Emergent Gameplay and Layered Design
I think the most interesting gameplay doesn't come from any single mechanic in isolation. It comes from multiple systems that each have their own side effects, and those side effects start to interact with each other in ways that are varied but predictable enough that players can learn, adapt, and make real decisions around them. That's what I mean by emergent storytelling. You're not scripting the player's experience. You're setting up conditions where interesting situations arise naturally from how systems relate to each other. The key to doing this well is prioritizing which systems you build and in what order, because each new system you add should have something to interact with that's already there. The next few sections show exactly how this thinking played out in practice.
The camera threshold:
One of the more interesting decisions was the camera system. When the cursor is inside a center rectangle, the camera loosely follows without locking in. When the cursor exits that rectangle, it snaps into a tighter follow mode. The reason this matters is that it creates an inherent preference in the gameplay for forward linear movement. Making sharp turns becomes a slightly more demanding action, which means navigating a tight asteroid corridor or trying to dodge incoming laser fire actually feels like something you had to do intentionally. If the camera always followed tightly, you could spin freely and evade everything easily. The threshold gives turning a mechanical cost.
Asteroid grazing and collision:
This is a good example of what I focused on and why. Minor visual vibrations when grazing an asteroid would have been a nice touch, but they wouldn't have changed how you play the game. Deferred. Meanwhile, I knew that in a scenario where you're being chased through a dense field by turrets, the physics of how you graze an asteroid is a real gameplay decision. Catch it at a glancing angle and you get lightly displaced but retain directional control.
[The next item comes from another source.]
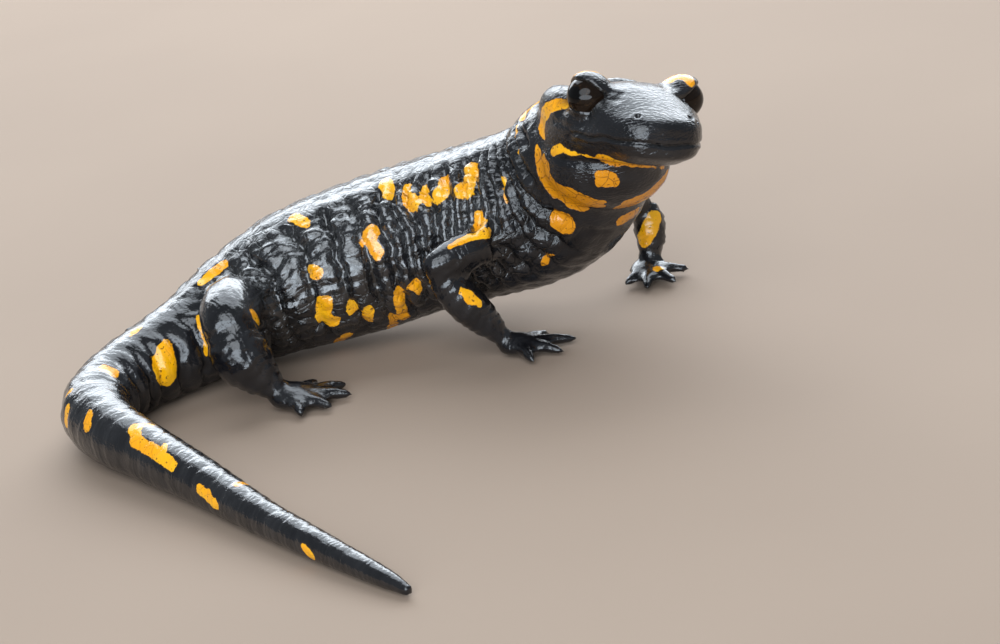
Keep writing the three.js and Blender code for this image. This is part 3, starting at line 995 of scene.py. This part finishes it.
class Finish:
    def __init__(self, name):
        self.material = bpy.data.materials.new(name)
        self.material.use_nodes = True
        self.tree = self.material.node_tree
        self.place = self.add("TexCoord").node.outputs["Object"]

    def give(self, node, **inputs):
        # An input gets a constant or the output of another node. i0 is a node's first input.
        for name, value in inputs.items():
            key = int(name[1:]) if name[1:].isdigit() else name.replace("_", " ")
            if isinstance(value, bpy.types.NodeSocket):
                self.tree.links.new(value, node.inputs[key])
            else:
                node.inputs[key].default_value = value

    def surface(self, **inputs):
        self.give(self.tree.nodes["Principled BSDF"], **inputs)

    def add(self, kind, settings=None, **inputs):
        node = self.tree.nodes.new("ShaderNode" + kind)
        for name, value in (settings or {}).items():
            setattr(node, name, value)
        self.give(node, **inputs)
        return node.outputs[0]

    def maths(self, operation, first, second):
        return self.add("Math", {"operation": operation}, i0=first, i1=second)

    def plus(self, first, second):
        return self.maths("ADD", first, second)

    def times(self, first, second):
        return self.maths("MULTIPLY", first, second)

    def most(self, first, second):
        return self.maths("MAXIMUM", first, second)

    def fade(self, value, low, high, start=0.0, end=1.0):
        # Runs smoothly from `start` to `end` while the value goes from `low` to `high`.
        return self.add(
            "MapRange", {"interpolation_type": "SMOOTHSTEP"},
            Value=value, From_Min=low, From_Max=high, To_Min=start, To_Max=end,
        )

    def mix(self, share, first, second):
        mixed = self.add("Mix", {"data_type": "RGBA"}, i0=share, i6=first, i7=second)
        return mixed.node.outputs[2]

    def kept(self, name):
        return self.add("Attribute", {"attribute_name": name}).node.outputs["Fac"]

    def noise(self, scale, detail):
        return self.add("TexNoise", Vector=self.place, Scale=scale, Detail=detail)

    def net(self, place, scale, width):
        # 1 on the lines of a net, fading to 0 at the given share of a mesh away from them.
        from_line = self.add("TexVoronoi", {"feature": "DISTANCE_TO_EDGE"}, Vector=place, Scale=scale)
        return self.fade(from_line, 0.0, width, 1.0, 0.0)


print("helpers ready")

# %% Patterns on the hide
skin = Finish("skin")
spots_mm = skin.kept("spots")
grooved_here = skin.kept("grooved")
leathery_here = skin.kept("leathery")
recess_shade_here = skin.kept("deep")
face_here = skin.kept("face")
underneath_here = skin.kept("underneath")

# Cracks: far from the nearest whole number of grooves or rows there is none.
from_ring = skin.maths("PINGPONG", skin.kept("ring"), 0.5)
from_row_line = skin.maths("PINGPONG", skin.kept("row"), 0.5)
ring_crack = skin.times(skin.fade(from_ring, 0, 0.1, 1, 0), grooved_here)
row_crack = skin.times(skin.fade(from_row_line, 0, 0.12, 0.7, 0), grooved_here)

# The nets are warped by up to about a millimetre, so that their lines aren't straight.
WARP = (0.0009, 0.0009, 0.0009)
wander = skin.noise(420, 2).node.outputs["Color"]
warped = skin.add("VectorMath", {"operation": "MULTIPLY_ADD"}, i0=wander, i1=WARP, i2=skin.place)
net_crack = skin.net(warped, 640, 0.13)
fine_crack = skin.net(warped, 1500, 0.16)
broad = skin.noise(190, 3)
ragged = skin.noise(950, 3)
grain = skin.noise(3400, 2)

# The ripples of the snout run across it, so the pattern is stretched that way.
RIPPLE_STRETCH = (0.42, 1.0, 1.15)
RIPPLE_TILT = (0.0, math.radians(8), 0.0)
stretched = skin.add("Mapping", Vector=skin.place, Scale=RIPPLE_STRETCH, Rotation=RIPPLE_TILT)
ripples = skin.add("TexNoise", Vector=stretched, Scale=2900.0, Detail=1.5, Distortion=0.4)
print("pattern nodes:", len(skin.tree.nodes))

# %% Colours of the hide
BLACK = (0.0045, 0.0045, 0.0058, 1.0)
SLATE = (0.012, 0.0118, 0.0135, 1.0)
# Painted shade: a black darker than the skin, for the cracks, the mouth line and the eye openings.
CREASE_SHADE_BLACK = (0.002, 0.0018, 0.0018, 1.0)
YELLOW = (0.93, 0.45, 0.004, 1.0)
YOLK = (0.91, 0.36, 0.003, 1.0)
SHADED_THROAT_ORANGE = (0.64, 0.24, 0.003, 1.0)
CRACK_BROWN = (0.1, 0.035, 0.004, 1.0)

spot_edge = skin.plus(spots_mm, skin.fade(ragged, 0.25, 0.75, -0.24, 0.08))
in_spot = skin.fade(spot_edge, 0.07, -0.07)
pores = skin.fade(skin.noise(2300, 1), 0.655, 0.7)
patchy = skin.fade(broad, 0.42, 0.58, 0.15, 0.8)
spot_crack = skin.times(skin.net(warped, 520, 0.05), patchy)
spot_crack = skin.times(spot_crack, skin.fade(underneath_here, 0.1, 0.7, 0.35, 1))

yellow = skin.mix(skin.fade(broad, 0.35, 0.65), YELLOW, YOLK)
# Darker orange on throat and belly: partly their own colour, partly painted shade.
yellow = skin.mix(underneath_here, yellow, SHADED_THROAT_ORANGE)
yellow = skin.mix(skin.most(spot_crack, skin.times(pores, 0.8)), yellow, CRACK_BROWN)
black = skin.mix(skin.fade(broad, 0.35, 0.68), BLACK, SLATE)
# The grooves, the rows of pillows and the net of cracks are painted darker: painted shade in the creases.
net_shade = skin.times(net_crack, skin.fade(leathery_here, 0, 0.8, 0.2, 0.8))
fold_crack = skin.most(ring_crack, row_crack)
cracks = skin.most(fold_crack, net_shade)
black = skin.mix(cracks, black, CREASE_SHADE_BLACK)
# The mouth line, the lid rims and the eye openings get painted shade.
colour = skin.mix(recess_shade_here, skin.mix(in_spot, black, yellow), CREASE_SHADE_BLACK)
print("nodes with the colours:", len(skin.tree.nodes))

# %% Gloss and slime
# The gloss is uneven: some patches are mirror smooth and others almost satin.
gloss = skin.fade(skin.noise(330, 4), 0.36, 0.66, 0.1, 0.23)
gloss = skin.plus(gloss, skin.times(cracks, 0.12))
# The clear coat is full on the leathery flanks and thin on back, head, tail and throat.
slime = skin.fade(leathery_here, 0.25, 0.95, 0.2, 1)
slime = skin.times(slime, skin.fade(underneath_here, 0, 1, 1, 0.15))
skin.surface(Base_Color=colour, Roughness=gloss, IOR=1.52)
skin.surface(Coat_Weight=slime, Coat_Roughness=0.16, Coat_IOR=1.6)
print("nodes with the gloss:", len(skin.tree.nodes))

# %% Relief of the hide
body_here = skin.maths("SUBTRACT", 1, face_here)
spot_calm = skin.fade(in_spot, 0, 1, 1, 0.45)
net_depth = skin.times(skin.fade(leathery_here, 0, 0.8, 0.14, 1), spot_calm)
net_depth = skin.times(net_depth, body_here)
# Fine rings run round the tail, the neck and the limbs, where the net of cracks is faint.
ring_phase = skin.plus(skin.times(skin.kept("ring"), 19.0), skin.times(ragged, 9.0))
fine_rings = skin.maths("SINE", ring_phase, 0)
fine_rings = skin.times(fine_rings, skin.fade(leathery_here, 0, 0.6, 0.08, 0))
finest = skin.times(skin.times(ripples, face_here), spot_calm)
finest = skin.plus(finest, skin.times(grain, 0.25))
finest = skin.plus(finest, skin.times(fine_rings, body_here))
small = skin.times(fine_crack, net_depth)
large = skin.most(skin.times(net_crack, net_depth), fold_crack)
relief = skin.add("Bump", Height=finest, Strength=0.8, Distance=0.00016)
for height, strength, depth in ((small, 0.5, 0.00004), (large, 0.9, 0.0001)):
    relief = skin.add(
        "Bump", {"invert": True}, Height=height, Strength=strength, Distance=depth, Normal=relief
    )
skin.surface(Normal=relief)

hide.data.materials.clear()
hide.data.materials.append(skin.material)
pick(hide)
bpy.ops.object.shade_smooth()
print("skin nodes:", len(skin.tree.nodes))

# %% [markdown]
# ## The eyes' finish
# Under the clear window lie a round black pupil and an iris of the darkest brown, flecked
# with bronze near its rim. Mirror-like gloss does the rest, so the iris only shows where no
# light is reflected. The colours follow the angle from the ball's pole, kept on its points.

# %% Eye material
PUPIL = (0.0015, 0.0012, 0.0012, 1.0)
IRIS = (0.008, 0.004, 0.002, 1.0)
BRONZE = (0.034, 0.017, 0.007, 1.0)

bead = Finish("eye")
from_pole = bead.kept("from_pole")
flecks = bead.fade(bead.noise(2600, 3), 0.52, 0.72, 0, 0.8)
iris = bead.mix(flecks, IRIS, BRONZE)
iris = bead.mix(bead.fade(from_pole, 44, 60, 0, 0.85), iris, IRIS)
iris = bead.mix(bead.fade(from_pole, 21, 25), PUPIL, iris)
smear = bead.fade(bead.noise(700, 2), 0.3, 0.7, 0.05, 0.12)
bead.surface(Base_Color=iris, Roughness=smear, IOR=1.34)
for ball in eyeballs.values():
    ball.data.materials.clear()
    ball.data.materials.append(bead.material)
print("eye nodes:", len(bead.tree.nodes))

# %% [markdown]
# ## Riding and replacing
# The animal doesn't move, so every piece rides on the root body. The hide stands for all the
# flesh solids and each eyeball for its own faceted ball.

# %% Fasten the pieces
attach(hide, "root")
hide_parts(*flesh)
for node, ball in eyeballs.items():
    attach(ball, "root")
    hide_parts(node)
print("hide stands for", len(flesh), "solids")

# %% [markdown]
# ## Floor and light
# A plain, warm, pale floor runs past the edges of the view. Wet skin shows mostly what it
# mirrors, so the light comes from four wide cool sheets, as from windows. One hangs above and
# behind for the shine on the back, and a long low one behind it lights the rim. Two oval ones
# stand in front for the flank, the snout and round highlights in the eyes. A dim cool room
# fills the shadows.

# %% Floor
FLOOR_SIZE = 4.0
FLOOR_DROP = 0.2 * MM
SAND = (0.322, 0.238, 0.178, 1.0)
PALE_SAND = (0.346, 0.257, 0.192, 1.0)

bpy.ops.mesh.primitive_plane_add(size=FLOOR_SIZE, location=(0.0, 0.0, -FLOOR_DROP))
floor = bpy.context.object
bpy.ops.object.transform_apply(location=True, rotation=True, scale=True)
floor.name = "floor"
paper = Finish("paper")
mottle = paper.fade(paper.noise(9.0, 3.0), 0.3, 0.7)
paper.surface(Base_Color=paper.mix(mottle, SAND, PALE_SAND), Roughness=0.85)
floor.data.materials.append(paper.material)
print("floor:", FLOOR_SIZE, "m wide")

# %% Lights
LIGHTS = [   # name, shape, place, what it aims at, size, watts, colour
    ("sky", "RECTANGLE", (0.08, 0.4, 0.46), (0, 0.02, 0.02), (0.74, 0.55), 4.3, (0.84, 0.92, 1)),
    ("rim", "RECTANGLE", (0.05, 0.8, 0.33), (0, 0, 0.02), (1.3, 0.38), 7.5, (0.88, 0.94, 1)),
    ("window", "ELLIPSE", (-0.12, -0.58, 0.6), (0, 0, 0.02), (0.8, 0.62), 4.6, (0.86, 0.93, 1)),
    ("front", "ELLIPSE", (-0.18, -0.88, 0.2), (0, 0, 0.02), (1.1, 0.44), 7.0, (0.8, 0.9, 1)),
]
ROOM_COLOUR = (0.84, 0.92, 1.0, 1.0)
ROOM_STRENGTH = 0.27

for name, shape, place, aim, size, watts, tint in LIGHTS:
    bpy.ops.object.light_add(type="AREA", location=place)
    light = bpy.context.object
    light.name = name
    light.data.shape = shape
    light.data.size, light.data.size_y = size
    light.data.energy = watts
    light.data.color = tint
    light.rotation_euler = (Vector(aim) - Vector(place)).to_track_quat("-Z", "Y").to_euler()
room = bpy.data.worlds.new("room")
bpy.context.scene.world = room
room.use_nodes = True
room.node_tree.nodes["Background"].inputs["Color"].default_value = ROOM_COLOUR
room.node_tree.nodes["Background"].inputs["Strength"].default_value = ROOM_STRENGTH

# %% [markdown]
# The finish must not change the animal's size.

# %% [markdown]
# The Standard view keeps the yellow as strong as the material says, where the softer AgX view
# would wash it out.

# %% View
bpy.context.scene.view_settings.view_transform = "Standard"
Hit it head-on and you get bounced back, potentially right back toward a turret you were trying to escape.
That's emergent storytelling: multiple systems interacting in ways that are varied but predictable, that players learn, adapt to, and start making decisions around. The initial feel of the grazing wasn't right -- the restitution values were bouncing the ship too aggressively for certain angles. I spent more time tuning this than almost anything else because it directly affected how the game plays, not just how it looks.
Combat and Game Systems
Turrets and the case for tuneable systems:
There are 100 turrets scattered throughout the map. Each one has an idle yaw oscillation, a clamped firing cone, and a predictive aim function that leads the ship's position rather than just shooting where it currently is. The predictive aim forces the player to actually vary their movement and trajectory, which is the kind of pressure that makes a game feel alive. Purely reactive AI that just shoots where you are has a trivially easy counter: go fast.
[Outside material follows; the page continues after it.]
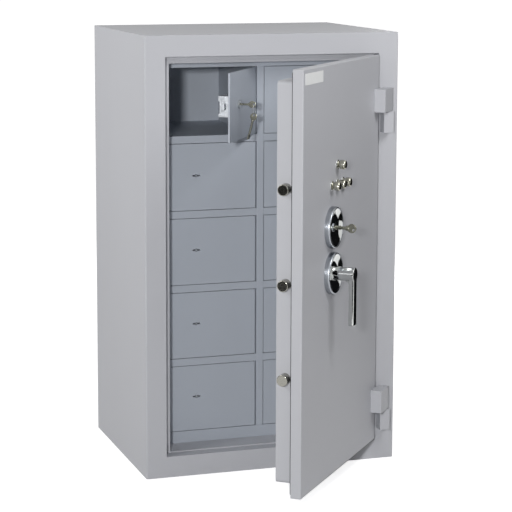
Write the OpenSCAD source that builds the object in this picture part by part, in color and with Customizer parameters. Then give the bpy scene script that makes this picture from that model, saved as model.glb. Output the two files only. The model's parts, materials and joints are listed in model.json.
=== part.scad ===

But I want to emphasize something broader here, because I think it speaks to how I build any gameplay system. Look at what the turret implementation exposes:
local DEFAULT_FIRE_RANGE = 300 -- studs
local DEFAULT_FIRE_RATE = 8 -- shots per second
local MAX_ANGLE_RAD = math.rad(75) -- clamped firing cone
local ROTATION_SPEED = 4 -- lerp speed multiplier
-- predictive aim lead factor: randf(0.3, 0.7)
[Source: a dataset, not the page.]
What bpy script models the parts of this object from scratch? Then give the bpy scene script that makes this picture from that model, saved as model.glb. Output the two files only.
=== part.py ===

-- vertical aim jitter: randf(-0.2, 0.2)
These aren't just implementation details. They're tuning knobs. I genuinely believe the best gameplay systems aren't built in a fixed, rigid manner. They're built to be found -- shaped and refined through actual playtesting and feedback. An opinion and a direction is necessary, but blind confidence in that direction isn't. Nothing replaces a tight feedback loop with real players. Building in configurability from the start is what enables that loop to be useful.
Gravity wells:
Gravity wells pull the ship toward them when you're within range, with a blinking on-screen warning when you enter one. They're a navigation hazard, a strategic layer, and a bit of visual interest. But the more important thing is the order in which I built them. I didn't start with gravity wells. I started with what everything else depended on: flight mechanics, the environment, the basic combat structure. Gravity wells came later as a layer that interacts with the things already there. That's how I'd always prioritize this kind of work. Build the foundation, then add systems that have side effects on each other. Emergent gameplay lives in those interactions.
Warp gates:
Warp gates teleport the ship between paired portals and, importantly, they preserve your velocity through the transition. That detail was intentional. In a fast-paced scenario where you're being chased, a warp gate should feel like a getaway car, not a pause button. Stalling your momentum on exit would feel clunky and would undercut the snappy, fast style I was going for throughout the whole project. Every detail, including how physics behave at a portal exit, should serve the direction of the game you're building.
The cargo loop:
One thing I'm firm on from the drawing board of any game project: if there's no objective and no defined loop, it's not a game. It's a tech demo. Flight, combat, and traversal on their own are cool, but they don't form a loop. I knew from day one I needed one, and I knew it didn't have to be complex to do its job. A basic cargo pickup and delivery mechanic does exactly what's needed. Fly to the cargo, fly through it, deliver it. Its job is to turn a demo into a game and to convey that there's a future here. Simple round-based delivery today suggests a layered, objective-driven system with progression and risk tomorrow. That's the idea I wanted to leave the viewer with.
The Result
Three afternoons produced a 6,000 x 6,000 stud procedurally generated space environment with 4,000 asteroids, 10,000 debris pieces, 144 drifting nebulae, and periodic comets. Fully custom flight mechanics with boost, barrel rolls, collision response, and a threshold-based camera. 100 turrets with predictive AI and 50 gravity wells creating real navigation pressure. Warp gates with velocity-preserved teleportation. A shield, fuel, and cargo loop giving the whole thing a basic game structure. SFX and UI feedback throughout.
Is it production ready? By my usual standards for production, I'd say not exactly. I it passable? Yes. But more importantly, it is a testament towards something important: sometimes the best thing you can do to make progress is get a little scrappy, put a time constraint on yourself, and see in practice what you're capable of. So if you asked if I would design certain parts differently with a real timeline and a full team? For sure. But I don't think that's the right lens for evaluating this.
Instead, what I want to leave you with is a glimpse into my philosophy for prototyping and project management. The question isn't whether this result is perfect, the question is whether it is insightful when deciding in a real studio environemnt whether to invest more into the idea or scrap it before it becomes destructive.